Paragraph (a) of clause 5 will effect a formal drafting amendment consequent upon the addition to section 12(1) of the Principal Act of new paragraph (an).
Paragraph (b) will insert new paragraph (an) in section 12(1) of the Principal Act. This section formally sets out classes of income to which the exemption under section 23(q) of the Income Tax Assessment Act is not to apply.
The new paragraph (an) will ensure that interest and royalties derived from Denmark by a resident of Australia, the Danish tax on which is expressly limited to 10 per cent of the gross amount of the relevant income, will not be exempt from Australian tax.

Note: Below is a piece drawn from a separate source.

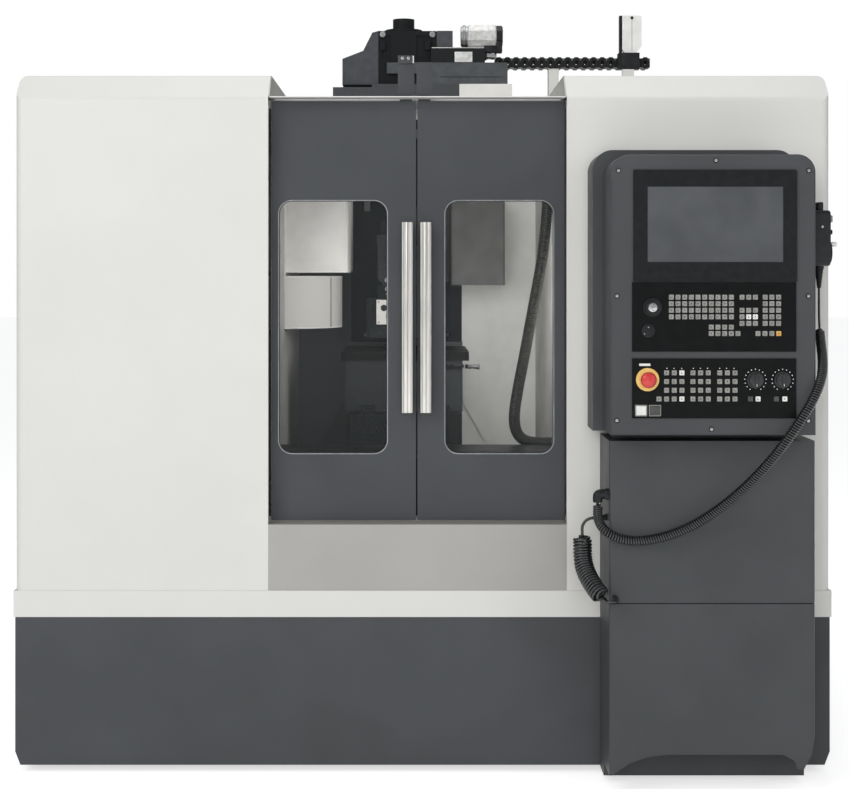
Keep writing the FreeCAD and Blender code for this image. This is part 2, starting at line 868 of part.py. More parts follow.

Paragraph (an) will have effect in relation to interest and royalties derived in income years commencing on or after 1 July in the calendar year immediately following that in which the agreement enters into force (i.e. the year after that in which notes are exchanged). As noted earlier, Denmark does not, at present, generally impose tax on outgoing interest and royalty payments. However, should Danish tax be imposed on such income in the future, the agreement would apply to limit the Danish tax to 10 per cent and Australia would allow a credit against the Australian tax on the interest or royalties in respect of this amount of Danish tax.
Clause 6: Schedule 18
This clause will add the agreement with Denmark as Schedule 18 to the Principal Act.